Cieszą się, że żyją i są wdzięczni za pomoc. Dwaj rosyjscy wędkarze przez wiele godzin dryfowali pontonem po Bałtyku. Mimo że szukały ich śmigłowce i statki, sami szczęśliwie dopłynęli do brzegu. Byli wyczerpani, ale czują się już dobrze i niczego im nie brakuje. Być może jeszcze dzisiaj trafią do swoich rodzin.
Jeszcze dzisiaj wrócą do domu
Wycieńczeni Rosjanie jeszcze w niedzielę trafili do szpitala. Zawieźli ich tam funkcjonariusze Straży Granicznej.
- Obaj byli bardzo zmęczeni, uskarżali się na złe samopoczucie, dlatego zabraliśmy ich do szpitala. Jeden z mężczyzn miał gorączkę. Ostatecznie nie wymagali oni hospitalizacji. Teraz są już w jednym z ośrodków we Władysławowie – informuje Andrzej Juźwiak z Morskiego Oddziału Straży Granicznej.

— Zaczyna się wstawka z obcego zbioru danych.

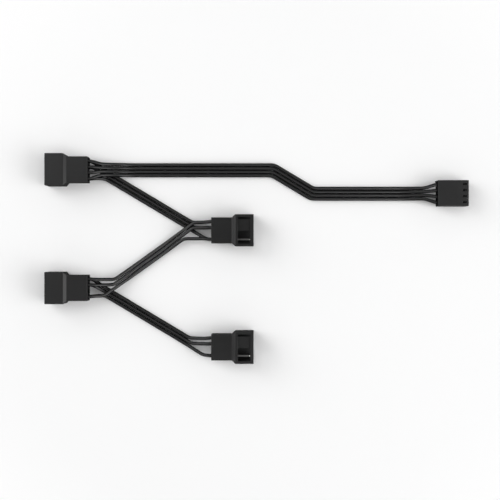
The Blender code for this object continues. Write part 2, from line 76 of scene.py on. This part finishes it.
RING_GLOW = 1.0
CANOPY_SIDES = 48

# Black nylon: noise scales are in waves a metre, bump depths in metres
NYLON_COLOURS = ((0.0045, 0.0045, 0.0047), (0.0065, 0.0065, 0.0067))
NYLON_FLOW_SCALE = 240
NYLON_GRAIN_SCALE = 11000
NYLON_ROUGHNESS = (0.33, 0.42)
NYLON_WALL_ROUGHNESS = 0.45
NYLON_GRAIN_DEPTH = 0.000004
NYLON_GLOSS = 0.45

# Black insulation: the strands under it lie round it once in a lay length
INSULATION_COLOURS = ((0.0035, 0.0035, 0.0037), (0.0055, 0.0055, 0.0058))
INSULATION_ROUGHNESS = (0.30, 0.42)
INSULATION_FLANK_ROUGHNESS = 0.55
INSULATION_FINE_SCALE = 9000
INSULATION_BUMP_DEPTH = 0.000006
INSULATION_GLOSS = 0.5
STRANDS = 7
LAY_LENGTH = 0.011
DRAW_LINES_ROUND = 9
DRAW_LINES_ALONG = 90

# Tin plate
TIN_COLOURS = ((0.47, 0.47, 0.46), (0.55, 0.55, 0.54))
TIN_CLOUD_SCALE = 1500
TIN_ROLLING_SCALE = (900, 16000, 16000)
TIN_ROUGHNESS = (0.22, 0.38)
TIN_ROLLING_DEPTH = 0.000003

# Painted shade: how matt, and so how much darker, upright faces are, and between which tilts a wire's flank
# turns matt and darker
UPRIGHT_STEEPNESS = 3
WALL_PAINTED_SHADE = 0.6
FLANK_SHADE_TILTS = (0.12, 0.60)
MATT_ROUGHNESS = 0.9

# Floor: it fades into the white background between two distances from its middle
FLOOR_SIZE = 6.0
FLOOR_DROP = 0.00002
FLOOR_COLOUR = (0.93, 0.93, 0.93)
FLOOR_FADE = (0.105, 0.170)

# Terminal row
POSITIONS = 4
PITCH = 0.00254
PIN_ROW = 0.0036
SOCKET_ROW = 0.00325
INSULATION_DEPTH = 0.0027

# Wires and their routes, as the model's own wires run
WIRE_DIAMETER = 0.00145
RIBBON_PITCH = 0.0015
LEVEL_PITCH = 0.0023
WIRE_STACK = 0.0015
WIRE_LIFT = 0.00074
TRUNK_LINE = ((-0.0655, 0.03743), (0.00675, 0.03743), (0.02345, 0.02745), (0.0710, 0.02745))
LINK_LINES = {
    "link_1": ((-0.0605, 0.03315), (-0.0293, 0.01455)),
    "link_2": ((-0.0293, 0.0114), (-0.0607, -0.0111)),
    "link_3": ((-0.0626, -0.0153), (-0.0303, -0.0346)),
}
LEAN_DISTANCE = 0.0025
LEAVE_DISTANCE = 0.0016
JOIN_DISTANCE = 0.0065
STRAIGHT_EXIT = 0.0015
UPPER_WAY = ((0.0065, 0.0034), (0.0100, 0.00255), (0.0125, 0.0024), (0.0165, 0.0012), (0.0190, WIRE_LIFT))
LOWER_WAY = ((0.0045, 0.0020), (0.0070, 0.0011), (0.0095, WIRE_LIFT))
SINGLE_WAY = ((0.0060, 0.0022), (0.0105, 0.0011), (0.0140, WIRE_LIFT))
ROUTE_STEP = 0.0008
ROUTE_SMOOTHING = 3
SMOOTHING_ROUNDS = 2
FINE_STEPS = 2
WIRE_SIDES = 24
WIRE_RIPPLE = 0.000006
WIRE_RIPPLE_PITCH = 0.004

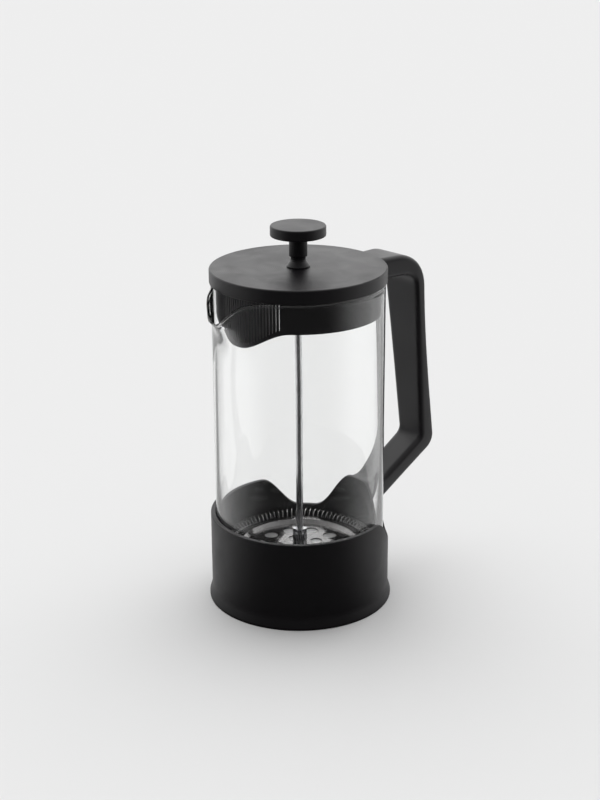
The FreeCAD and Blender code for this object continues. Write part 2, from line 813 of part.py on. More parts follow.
# Mesh screen: fine woven disc clamped under the plate, dished below the coil.
mesh = turned("mesh_screen", (
    ("thread_bore", "mesh_base"),
    ("plate_flat", "mesh_base"),
    ("plate_flat + mesh_dish", "mesh_floor - mesh_thick"),
    ("mesh_outer", "mesh_floor - mesh_thick"),
    ("mesh_outer", "coil_bottom + mesh_edge"),
    ("mesh_outer - mesh_thick", "coil_bottom + mesh_edge"),
    ("mesh_outer - mesh_thick", "mesh_floor"),
    ("plate_flat + mesh_dish + 0.1", "mesh_floor"),
    ("plate_flat + 0.1", "mesh_base + mesh_thick"),
    ("thread_bore", "mesh_base + mesh_thick"),
))

# Cross plate: spoked disc that backs the screen.
cross = turned("cross_plate", (
    ("thread_bore", "cross_base"),
    ("cross_radius", "cross_base"),
    ("cross_radius", "cross_base + cross_thick"),
    ("thread_bore", "cross_base + cross_thick"),
))
window_sketch = new_sketch(cross, "cross_window_sketch", "XY_Plane")
outline(window_sketch, (
    ("cross_hub", "-cross_window_hub / 2"),
    ("cross_radius - cross_rim", "-cross_window / 2"),
    ("cross_radius - cross_rim + 1", "0"),
    ("cross_radius - cross_rim", "cross_window / 2"),
    ("cross_hub", "cross_window_hub / 2"),
))
doc.recompute()
window = carve(cross, "cross_window", window_sketch, length="4 * filter_level")
repeat_round(cross, "cross_window_round", window, 6)

# Nut under the cross plate, sleeve above the spring plate and its lobed crown.
turned("filter_nut", (
    ("thread_bore", "nut_base"),
    ("nut_radius - 0.5", "nut_base"),
    ("nut_radius", "nut_base + 0.5"),
    ("nut_radius", "cross_base"),
    ("thread_bore", "cross_base"),
))
turned("filter_sleeve", (
    ("thread_bore", "plate_top"),
    ("collar_radius", "plate_top"),
    ("collar_radius", "collar_top"),
    ("thread_bore", "collar_top"),
))

crown_core = doc.addObject("Part::Cylinder", "crown_core")
crown_core.setExpression("Radius", bound("crown_core"))
crown_core.setExpression("Height", bound("crown_high"))
crown_core.setExpression("Placement.Base.z", bound("collar_top"))
crown_parts = [crown_core]
for index in range(CROWN_LOBES):
    turn = 45 + index * 360 // CROWN_LOBES
    lobe = doc.addObject("Part::Cylinder", f"crown_lobe_{index + 1}")
    lobe.setExpression("Radius", bound("crown_lobe"))
    lobe.setExpression("Height", bound("crown_high"))
    lobe.setExpression("Placement.Base.x", bound(f"crown_lobe_ring * cos({turn} deg)"))
    lobe.setExpression("Placement.Base.y", bound(f"crown_lobe_ring * sin({turn} deg)"))
    lobe.setExpression("Placement.Base.z", bound("collar_top"))
    crown_parts.append(lobe)
crown_blank = doc.addObject("Part::MultiFuse", "crown_blank")
crown_blank.Shapes = crown_parts
crown_bore = doc.addObject("Part::Cylinder", "crown_bore")
crown_bore.setExpression("Radius", bound("thread_bore"))
crown_bore.setExpression("Height", bound("crown_top"))
doc.recompute()
cut("filter_crown", crown_blank, crown_bore)


# ---------------------------------------------------------------- check and write
NODES = (
    "base_cup", "handle", "glass_beaker",
    "lid_cover", "lid_strainer", "lid_guide",
    "knob", "knob_insert", "plunger_rod",
    "filter_crown", "filter_sleeve", "spring_plate", "coil_spring",
    "mesh_screen", "cross_plate", "filter_nut",
)
doc.recompute()
for item in doc.Objects:
    for word in ("Invalid", "Error"):
        if word in item.State:
            raise RuntimeError(f"{item.Label} is {item.State}")
for name in NODES:
    shape = doc.getObjectsByLabel(name)[0].Shape
    if shape.isNull() or not shape.isValid():
        raise RuntimeError(f"{name} has no valid shape")
    if len(shape.Solids) != 1:
        raise RuntimeError(f"{name} holds {len(shape.Solids)} solids")
    print(f"{name:16s} {shape.Volume:10.1f} mm3")
for name in NODES:
    doc.getObjectsByLabel(name)[0].Shape.exportStep(f"parts/{name}.step")
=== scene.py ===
import math

import bmesh
import bpy
from mathutils import Matrix, Vector


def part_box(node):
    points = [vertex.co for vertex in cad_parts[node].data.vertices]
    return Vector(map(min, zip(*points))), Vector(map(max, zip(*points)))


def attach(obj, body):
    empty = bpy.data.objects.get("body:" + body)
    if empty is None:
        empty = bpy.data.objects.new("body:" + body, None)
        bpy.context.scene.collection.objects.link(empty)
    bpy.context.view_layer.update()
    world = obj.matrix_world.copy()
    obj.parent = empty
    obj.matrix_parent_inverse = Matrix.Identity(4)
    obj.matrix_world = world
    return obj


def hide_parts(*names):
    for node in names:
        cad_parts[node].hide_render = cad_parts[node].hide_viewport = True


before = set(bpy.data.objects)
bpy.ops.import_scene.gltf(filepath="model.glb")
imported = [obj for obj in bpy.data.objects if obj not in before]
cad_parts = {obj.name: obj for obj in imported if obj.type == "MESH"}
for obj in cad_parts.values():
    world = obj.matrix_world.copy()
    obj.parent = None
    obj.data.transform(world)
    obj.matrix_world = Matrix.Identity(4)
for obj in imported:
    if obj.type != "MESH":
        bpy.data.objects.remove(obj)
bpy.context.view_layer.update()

# ---------------------------------------------------------------- base cup
# Injection-moulded cup in black nylon that the glass drops into.  Its face has the fine even
# grain of a spark-eroded mould, and the flared foot takes the scuffs.


def effect_group(name, inputs, outputs):
    """An empty shader group with named sockets, and its two end nodes."""
    group = bpy.data.node_groups.new(name, "ShaderNodeTree")
    for label, kind, value in inputs:
        socket = group.interface.new_socket(name=label, in_out="INPUT", socket_type=kind)
        socket.default_value = value
    for label, kind in outputs:
        group.interface.new_socket(name=label, in_out="OUTPUT", socket_type=kind)
    return group, group.nodes.new("NodeGroupInput"), group.nodes.new("NodeGroupOutput")


def add(tree, kind, **values):
    """A node with its properties and unlinked inputs set by name."""
    node = tree.nodes.new(kind)
    for key, value in values.items():
        label = key.replace("_", " ")
        if label in node.inputs:
            node.inputs[label].default_value = value
        else:
            setattr(node, key, value)
    return node


def join(tree, start, end):
    tree.links.new(start, end)


def moulded_skin():
    """Grain, faint flow marks and handling polish of moulded plastic."""
    group, given, made = effect_group("moulded_skin", (
        ("Colour", "NodeSocketColor", (0.0055, 0.0045, 0.0058, 1.0)),
        ("Worn Colour", "NodeSocketColor", (0.0125, 0.0105, 0.013, 1.0)),
        ("Roughness", "NodeSocketFloat", 0.45),
        ("Grain Scale", "NodeSocketFloat", 2200.0),
        ("Grain Height", "NodeSocketFloat", 0.15),
        ("Ring Scale", "NodeSocketFloat", 260.0),
        ("Ring Height", "NodeSocketFloat", 0.0),
    ), (
        ("Colour", "NodeSocketColor"),
        ("Roughness", "NodeSocketFloat"),
        ("Normal", "NodeSocketVector"),
    ))
    place = add(group, "ShaderNodeTexCoord")
    grain = add(group, "ShaderNodeTexNoise", Detail=3.0, Roughness=0.6)
    join(group, place.outputs["Object"], grain.inputs["Vector"])
    join(group, given.outputs["Grain Scale"], grain.inputs["Scale"])
    smears = add(group, "ShaderNodeTexNoise", Scale=45.0, Detail=5.0, Roughness=0.55, Distortion=0.6)
    join(group, place.outputs["Object"], smears.inputs["Vector"])
    rings = add(group, "ShaderNodeTexWave", wave_type="RINGS", rings_direction="Z",
                Distortion=0.35, Detail=2.0, Detail_Scale=3.0)
    join(group, place.outputs["Object"], rings.inputs["Vector"])
    join(group, given.outputs["Ring Scale"], rings.inputs["Scale"])

    polish = add(group, "ShaderNodeMapRange", From_Min=0.3, From_Max=0.7, To_Min=-0.05, To_Max=0.06)
    join(group, smears.outputs["Fac"], polish.inputs["Value"])
    rough = add(group, "ShaderNodeMath", operation="ADD", use_clamp=True)
    join(group, given.outputs["Roughness"], rough.inputs[0])
    join(group, polish.outputs["Result"], rough.inputs[1])
    join(group, rough.outputs["Value"], made.inputs["Roughness"])

    speckle = add(group, "ShaderNodeMapRange", From_Min=0.52, From_Max=0.8, To_Min=0.0, To_Max=0.55)
    join(group, grain.outputs["Fac"], speckle.inputs["Value"])
    tint = add(group, "ShaderNodeMix", data_type="RGBA")
    join(group, speckle.outputs["Result"], tint.inputs["Factor"])
    join(group, given.outputs["Colour"], tint.inputs[6])
    join(group, given.outputs["Worn Colour"], tint.inputs[7])
    join(group, tint.outputs[2], made.inputs["Colour"])

    pits = add(group, "ShaderNodeBump", Distance=0.00006)
    join(group, given.outputs["Grain Height"], pits.inputs["Strength"])
    join(group, grain.outputs["Fac"], pits.inputs["Height"])
    turned = add(group, "ShaderNodeBump", Distance=0.00008)
    join(group, given.outputs["Ring Height"], turned.inputs["Strength"])
    join(group, rings.outputs["Fac"], turned.inputs["Height"])
    join(group, pits.outputs["Normal"], turned.inputs["Normal"])
    join(group, turned.outputs["Normal"], made.inputs["Normal"])
    return group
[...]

Rosjanie otrzymali żywność, odzież i inne potrzebne rzeczy. Podobno obaj mężczyźni są bardzo wdzięczni Polakom za okazaną pomoc i życzliwość.
- Przede wszystkim to cieszą się, że przeżyli. Trzeba przyznać, że są nam bardzo wdzięczni. Jesteśmy przez cały czas w kontakcie z rosyjskim konsulatem – opowiada Juźwiak.
Po godz. 12.00 Rosjanie ruszyli w podróż do swoich rodzin w obwodzie kaliningradzkim. – Przekażemy ich stronie rosyjskiej w pobliżu granicy - dodaje Juźwiak.
Zgubiła ich mgła?
To była niespokojna sobota na Bałtyku. Przez wiele godzin polskie statki ratownicze oraz śmigłowce szukały dwóch mężczyzn, którzy dryfowali pontonem na morzu. Jak ustalił Kontakt 24 byli to Rosjanie. Od godz. 22.00 nie dało się z nimi nawiązać kontaktu, dlatego zaczęły się poszukiwania.
Polskie służby włączyły się do akcji w niedzielę o godz. 4 rano. Wówczas na Bałtyku pojawiły się statki ratownicze Sztorm, Wiatr i Kapitan Poinc, okręt SG215 oraz śmigłowiec Marynarki Wojennej.
Około godz. 17.00 Rosjanie dopłynęli pontonem na Hel.